Thus, Valiant’s mortgages and JV’s mortgage retained their same priority positions as
determined by the district court: Valiant was senior and JV was junior. I.C. § 63-1010. JV’s
paying the past-due taxes did not have the effect of moving it to the front of the line, vis-à-vis
Valiant’s position. The district court therefore did not err when it granted Valiant’s motion for
summary judgment and JV’s “lien theory” fails.
B. Sanctions were properly awarded against JV and JV’s attorney.
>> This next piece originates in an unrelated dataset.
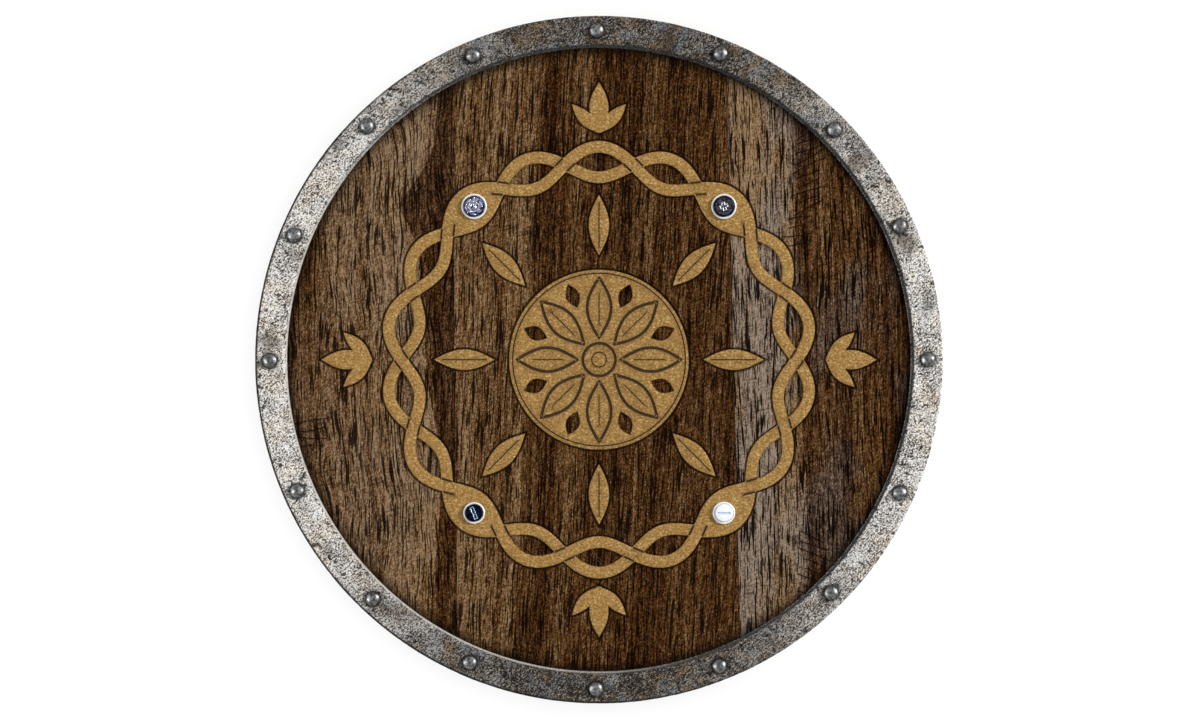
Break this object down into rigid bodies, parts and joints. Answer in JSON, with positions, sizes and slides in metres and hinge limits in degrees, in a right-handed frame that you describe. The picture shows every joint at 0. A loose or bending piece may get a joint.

JV asserts that the district court’s imposition of sanctions was erroneous because JV and
its attorney were not given the opportunity to withdraw or appropriately correct the challenged
filing within twenty-one days. The record belies JV’s assertion in this regard.
1. The district court did not err when it awarded sanctions to Valiant against JV and JV’s
attorney.
The district court’s imposition of sanctions against JV and its attorney was not an abuse
of its discretion. “The standard of review for an appellate court reviewing a trial court’s
imposition of sanctions pursuant to I.R.C.P. 11 is one of abuse of discretion.” Campbell v.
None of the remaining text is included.